◆ Supplied records
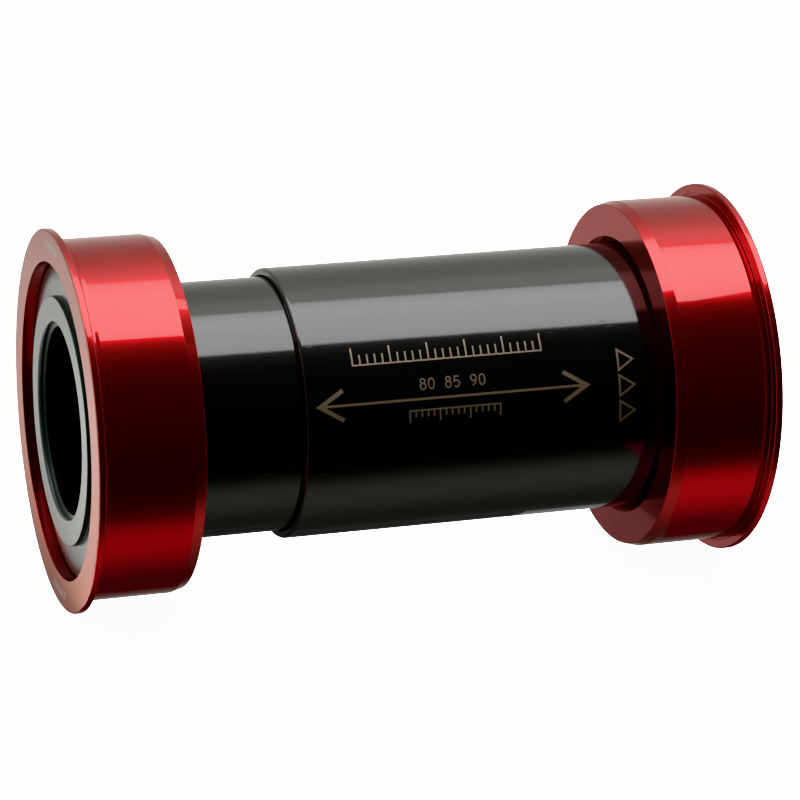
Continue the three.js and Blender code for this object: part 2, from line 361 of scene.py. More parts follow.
# %% Red anodised aluminium
red = Finish("red_dyed_aluminium", Metallic=1.0, Specular_Tint=(1.0, 0.8, 0.8, 1), IOR=1.5,
             Coat_Roughness=0.04, Coat_IOR=1.77)
along, out, here = red.place()
outboard = red.node("ShaderNodeMath", {"operation": "ABSOLUTE"}, {0: along})
face = red.step(outboard, HALF_LENGTH - 0.05, HALF_LENGTH - 0.01)
cloud = red.noise(here, 90.0, detail=3.0)
lay = red.lathe_noise(along, out, 9.0, detail=3.0)
edge = cup.outer + HALF_LENGTH
# A paler band on the flange's rounded edge: partly worn dye, partly a painted highlight.
edge_wear_and_highlight = red.step(out + outboard + red.noise(here, 500.0) * 0.06, edge - 0.16, edge - 0.11)
dyed = red.mix(cloud, (0.215, 0.003, 0.004, 1), (0.265, 0.004, 0.006, 1))
height = Value(red, red.node("ShaderNodeSeparateXYZ", inputs={0: here}).socket.node.outputs[2])
# Painted reflection: the face's colour goes from warm low down to grey high up, by height.
painted_reflection_by_height = red.step(height / METRES + cloud * 8, -16.0, 12.0)
face_painted_reflection = red.mix(painted_reflection_by_height, (0.15, 0.035, 0.008, 1), (0.15, 0.085, 0.065, 1))
red.drive(
    Base_Color=red.mix(edge_wear_and_highlight * 0.4, red.mix(face, dyed, face_painted_reflection), (0.45, 0.22, 0.19, 1)),
    Roughness=0.14 + lay * 0.06 + face * 0.16,
    Coat_Weight=0.35 - face * 0.32,
    Normal=red.bump(lay, 0.35, under=red.bump(red.noise(here, 260.0), 2.5)),
)
print(red.material.name, "has", len(red.tree.nodes), "nodes")

# %% [markdown]
# ## The cups
# A cup is turned from one piece: a thin flange that stops against the frame, a barrel that presses into
# the shell with a tapered lead-in, and a stepped bore. From the outside in, the bore holds the dust cover,
# the bearing and the sleeve. A relief beside the flange lets the shell seat square. Every one of these
# steps is a corner of a single outline, so the whole cup is one closed surface.

# %% Cups
cover = Ring("left_dust_cover")
race = Ring("left_outer_race")
sleeve = Ring("outer_sleeve")
barrel = Ring("left_cup", start=cup.start + 3, end=cup.end - 1)

FLANGE = 1.0
CUP_LENGTH = depth(cup.end)
COUNTERBORE = cover.outer + 0.2
SEAT = race.outer + 0.02
SOCKET = cup.inner
RELIEF = 0.12
SEAT_STEP = 0.25
LEAD_IN = (1.45, 0.4)  # along and in
MOUTH = 0.85


def cup_outline():
    """The cup's section, from the counterbore's edge round the flange, the barrel and back up the bore."""
    bearing_end, bearing_start = depth(race.end) + 0.02, depth(race.start)
    return rounded([
        (0, COUNTERBORE, 0.08), (0, cup.outer, 0.25), (FLANGE, cup.outer, 0.2),
        (FLANGE, barrel.outer + SEAT_STEP, 0.03), (FLANGE - 0.1, barrel.outer + SEAT_STEP, 0.03),
        (FLANGE - 0.1, barrel.outer - RELIEF, 0.08), (FLANGE + 0.6, barrel.outer - RELIEF, 0.15),
        (FLANGE + 1.0, barrel.outer, 0.1), (CUP_LENGTH - LEAD_IN[0], barrel.outer, 0.25),
        (CUP_LENGTH, barrel.outer - LEAD_IN[1], 0.1), (CUP_LENGTH, SOCKET + MOUTH, 0.08),
        (CUP_LENGTH - MOUTH, SOCKET, 0.08), (bearing_end, SOCKET, 0.06), (bearing_end, SEAT, 0.05),
        (bearing_start, SEAT, 0.08), (bearing_start, COUNTERBORE, 0.1),
    ])


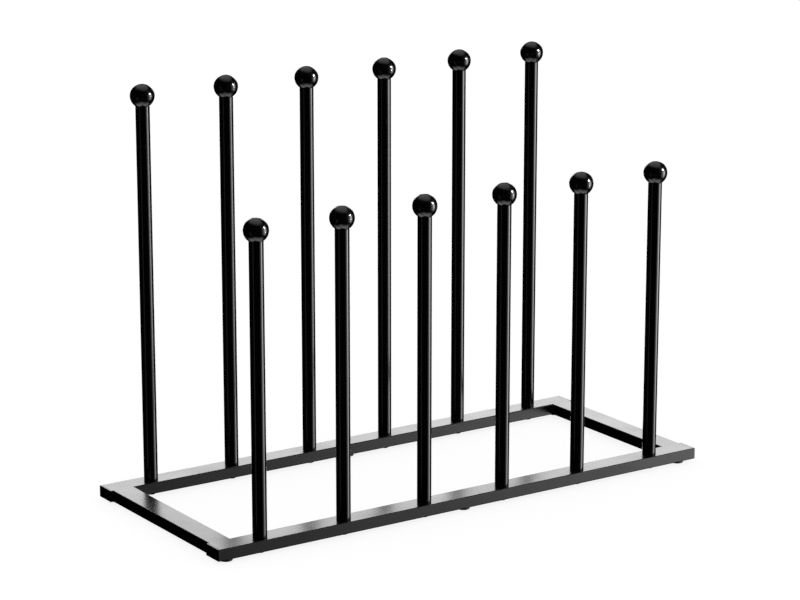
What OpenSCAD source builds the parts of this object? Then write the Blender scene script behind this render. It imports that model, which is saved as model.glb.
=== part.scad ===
// A rack for shoes and boots, which are pushed upside down over its upright posts.
// A flat base of rectangular tube carries a tall row of posts at the back and a short row
// at the front, each post held by one bolt from beneath and closed by a ball cap.
// X runs along the rails, the short row is at -Y, and the feet stand on Z = 0.

/* [Base frame] */
// Length of each rail's tube, without its end plugs
rail_length = 605; // [450:5:900]
// Depth of the base over both rails
base_depth = 250; // [180:5:400]

/* [Rectangular tube] */
// Width of the tube, seen from above
tube_w = 25; // [22:0.5:40]
// Height of the tube
tube_h = 12.5; // [11:0.5:25]
// Wall of the tube
tube_wall = 1.2; // [0.8:0.1:2]
// Radius of the tube's outer corners
tube_corner_r = 1; // [0.5:0.1:1.5]

/* [Posts] */
// Number of posts in each row, even so that a gap is over the middle foot
post_count = 6; // [4:2:8]
// From the end of the rail's tube to the axis of the outermost post
post_margin = 52.5; // [40:0.5:90]
// Outer diameter of the posts
post_d = 15; // [13:0.5:20]
// Wall of the posts
post_wall = 1.2; // [0.8:0.1:2]
// Length of the posts in the back row
tall_post_length = 405; // [200:5:600]
// Length of the posts in the front row
short_post_length = 305; // [150:5:500]

/* [Ball caps] */
// Diameter of the ball
ball_d = 26; // [22:0.5:40]
// Length of the spigot that goes into the post
spigot_length = 14; // [10:0.5:25]
// Depth of the spigot's barbs, measured on the radius
spigot_barb = 0.8; // [0.4:0.1:1.2]
// Number of barbs along the spigot
spigot_barb_count = 3; // [2:1:4]
// Diameter of the core hole that keeps the moulding's walls even
ball_core_d = 6; // [3:0.5:7]
// Length of the slot that lets the spigot spring
spigot_slot_length = 9; // [5:0.5:9.5]
// Width of that slot
spigot_slot_w = 1.6; // [1:0.1:3]

/* [End plugs] */
// Thickness of the flange outside the tube
plug_flange_t = 3; // [2:0.1:6]
// Bevel round the flange's outer face
plug_bevel = 0.6; // [0.3:0.1:1.5]
// Depth of the plug inside the tube
plug_depth = 7.5; // [5:0.1:7.8]
// Wall of the plug's hollow shank
plug_wall = 1.4; // [1:0.1:2]
// Height of the fins that grip the tube
plug_fin_h = 0.9; // [0.5:0.1:1.2]
// Number of fins along the shank
plug_fin_count = 2; // [1:1:3]

/* [Feet] */
// Diameter of the foot's pad
foot_d = 14; // [11:0.5:18]
// Height of the pad
foot_h = 4.2; // [4:0.1:8]
// Bevel round the foot's lower edge
foot_bevel = 0.5; // [0.2:0.1:1.5]
// Diameter of the hole in the rail that the foot's barb snaps into
foot_hole_d = 8; // [6:0.5:9]
// How far the barb catches behind the hole's edge, on the radius
foot_barb_catch = 0.4; // [0.2:0.1:0.8]
// Height of the barb above its catch
foot_barb_h = 4; // [3:0.1:5]
// Width of the slot that lets the barb spring
foot_slot_w = 1.6; // [1:0.1:3]

/* [Bolts and inserts] */
// Thread diameter of the bolts
bolt_d = 6; // [5:1:8]
// Length of the bolt under its head
bolt_length = 30; // [24:1:34]
// Diameter of the bolt's pan head
head_d = 10.5; // [9:0.1:14]
// Height of the bolt's pan head
head_h = 3.9; // [2.5:0.1:3.9]
// Diameter of the flat on top of the pan head
head_flat_d = 5.5; // [4:0.1:7]
// Height of the upright rim of the pan head
head_rim_h = 0.8; // [0.4:0.1:1.5]
// Length of the threaded insert in the post's lower end
insert_length = 22; // [18:1:30]
// Depth of the insert's grip grooves
insert_groove = 0.5; // [0.2:0.1:1]
// Number of grip grooves round the insert
insert_groove_count = 3; // [1:1:4]
// Bevel at the ends of the bolts and inserts
end_bevel = 0.8; // [0.3:0.1:1.2]

/* [Welds] */
// Leg of the weld in the base frame's upright inner corners
fillet_leg = 2; // [1:0.1:3]
// Width of the bead under each butt joint
bead_w = 5; // [3:0.1:7]
// Height of that bead
bead_h = 1.1; // [0.5:0.1:1.5]

/* [Clearances] */
// Play of the bolt in the rail's holes, on the diameter
bolt_play = 0.5; // [0.2:0.1:1]
// Play between the bolt and its insert, on the diameter
thread_play = 0.2; // [0.1:0.05:0.4]
// Gap all round the insert inside the post
insert_gap = 0.1; // [0.05:0.05:0.3]
// Gap all round the spigot's barbs inside the post
spigot_gap = 0.1; // [0.05:0.05:0.3]
// Gap all round the plug's fins inside the rail
plug_gap = 0.1; // [0.05:0.05:0.3]
// Gap all round the foot's stem in its hole, and over the rail's wall
foot_gap = 0.15; // [0.05:0.05:0.3]
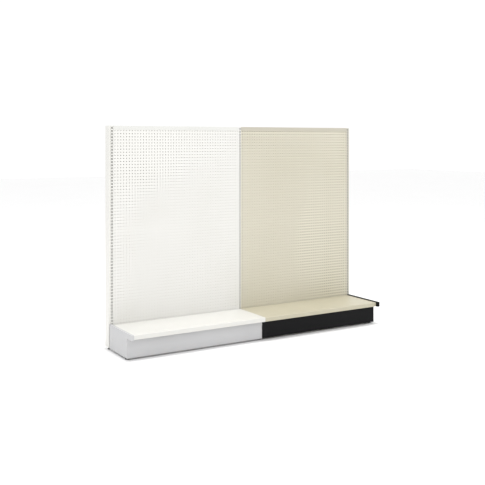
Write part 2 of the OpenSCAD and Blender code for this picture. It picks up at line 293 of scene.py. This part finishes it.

◆ Exercise
Retype, word for word, every line from the line with "What OpenSCAD source" to the line with "short_post_length = 305; // [150:5:500]", inclusive. Add nothing.

◆ Solution for this problem
What OpenSCAD source builds the parts of this object? Then write the Blender scene script behind this render. It imports that model, which is saved as model.glb.
=== part.scad ===
// A rack for shoes and boots, which are pushed upside down over its upright posts.
// A flat base of rectangular tube carries a tall row of posts at the back and a short row
// at the front, each post held by one bolt from beneath and closed by a ball cap.
// X runs along the rails, the short row is at -Y, and the feet stand on Z = 0.

/* [Base frame] */
// Length of each rail's tube, without its end plugs
rail_length = 605; // [450:5:900]
// Depth of the base over both rails
base_depth = 250; // [180:5:400]

/* [Rectangular tube] */
// Width of the tube, seen from above
tube_w = 25; // [22:0.5:40]
// Height of the tube
tube_h = 12.5; // [11:0.5:25]
// Wall of the tube
tube_wall = 1.2; // [0.8:0.1:2]
// Radius of the tube's outer corners
tube_corner_r = 1; // [0.5:0.1:1.5]

/* [Posts] */
// Number of posts in each row, even so that a gap is over the middle foot
post_count = 6; // [4:2:8]
// From the end of the rail's tube to the axis of the outermost post
post_margin = 52.5; // [40:0.5:90]
// Outer diameter of the posts
post_d = 15; // [13:0.5:20]
// Wall of the posts
post_wall = 1.2; // [0.8:0.1:2]
// Length of the posts in the back row
tall_post_length = 405; // [200:5:600]
// Length of the posts in the front row
short_post_length = 305; // [150:5:500]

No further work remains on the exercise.